You probably found out about this exhibition online. You swiped or clicked, a banner descended and pixels resolved, something popped up, or scrolled by, or landed in your inbox. From the miasmatic ubiquity of content and data generated by the internet of things, through code and computation, came an algorithmic summoning, beckoning you here.
Emerging from a mixed artistic background, interaction designer and visual artist Eli Muro uses electronics, code, machine learning, and occasionally a mortar and pestle to explore and critique emerging norms in our uses of technology. Often pointing to the connections between technology, materiality, and labour, Muro’s offerings range from large-scale projections of monumental abstract geometric permutations, to an interactive jargon-generator which ingests art criticism, learns the tone and lingo, and ejects lampooned exhibition statements—like this one!
Just kidding.
In our algorithmic cloud-based world, technology has changed the landscape of memory, safety, perpetuity, and time. “Forgetting is a thing that humans are supposed to do,” Muro writes, and in Move to Trash, the artist takes a material approach to addressing interface and loss. Muro dismantles an old hard drive—pulverizing information meant to remain in a state of losslessness with a mortar and pestle into fine metallic ash. The angular dizzying video-collage of this process functions as a poetic allusion to the pastiche of memory, the sheer volume and mutability of data, and the frenetic (s)pace of the attention economy. Viewers must reckon with the actual substance of computation—something rarely addressed in new media practices despite the often outsourced ethical, environmental, and material consequences of “dematerialized” technologies.
In I’m Safe, a painted work on canvas which began with a hand-drawn pixel grid, the conventions of digital interfaces are made concrete, stripped of their function, rendered ineffectual and unclickable. The painting is modeled after the Facebook Safety Check feature— an ethically complicated digital “I’m Safe” button. Using geolocation to identify users who are in the vicinity of natural disasters (and recently, terrorist attacks), Facebook deploys its Social Good team to manually activate the Safety Check feature, encouraging users to notify friends and family that they’re alright. So much is wrapped up in the confluence between corporate surveillance, human discretion, and feelings of safety. What happens when the ubiquitous symbols of interface—buttons, sliders, text fields, pop-ups, drop downs, avatars—are rendered nonfunctional?
As growing civil unrest and mounting escalation by law enforcement agencies and governments across North America came to a head in 2020, issues of surveillance, security, and civil rights increasingly point to a fraught relationship with technology. From our machine-trawled and data-mined zoom screens, smartphones, and social media pages, we’ve witnessed citizens be dragged into unmarked vehicles and taken off the street—apprehended by FBI agents triangulating identity through Instagram videos, Esty reviews, and LinkedIn profiles. Muro asks much when they question “what happens when Facebook doesn’t give you a button?”

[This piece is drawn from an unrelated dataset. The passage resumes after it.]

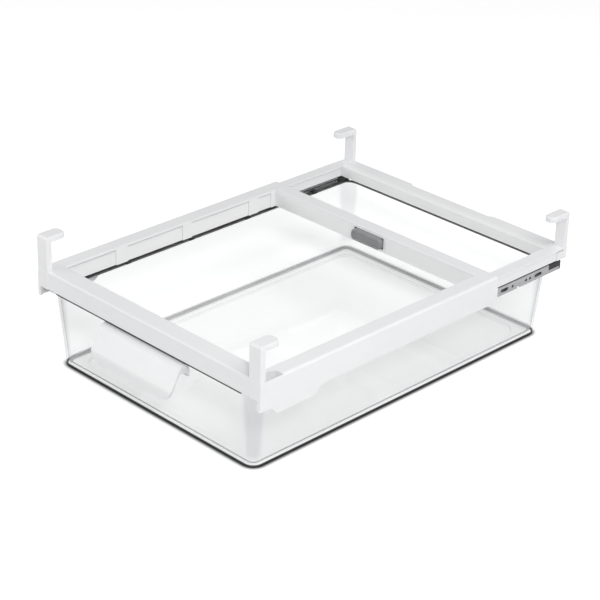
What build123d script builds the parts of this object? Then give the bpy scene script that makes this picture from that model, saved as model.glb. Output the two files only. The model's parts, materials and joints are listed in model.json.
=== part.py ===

In Genuine Fakes, Muro investigates the nature of our reality using the very same tools with which we construct it. Equal parts witty and dark—and often both simultaneously—the exhibition rides the edge of a knife, pointing with one hand to technologies of hope, humour, and possibility, and with the other to tools of social control, fulcrums of power, and surveillance capitalism.
“I find myself contemplating things like having an algorithm as a boss or what kind of computer could be made without a global network of colonial capitalist mineral extraction,” Muro writes. Their imaginings offer us an opportunity to attend critically to the impacts of new technologies on our material, social, physiological, and structural hyper/realities, and in the process to recognize that every unseen, virtual, and immaterial aspect of this moment is anchored somewhere in the corporeal—the hidden substance, the veiled weight of the world.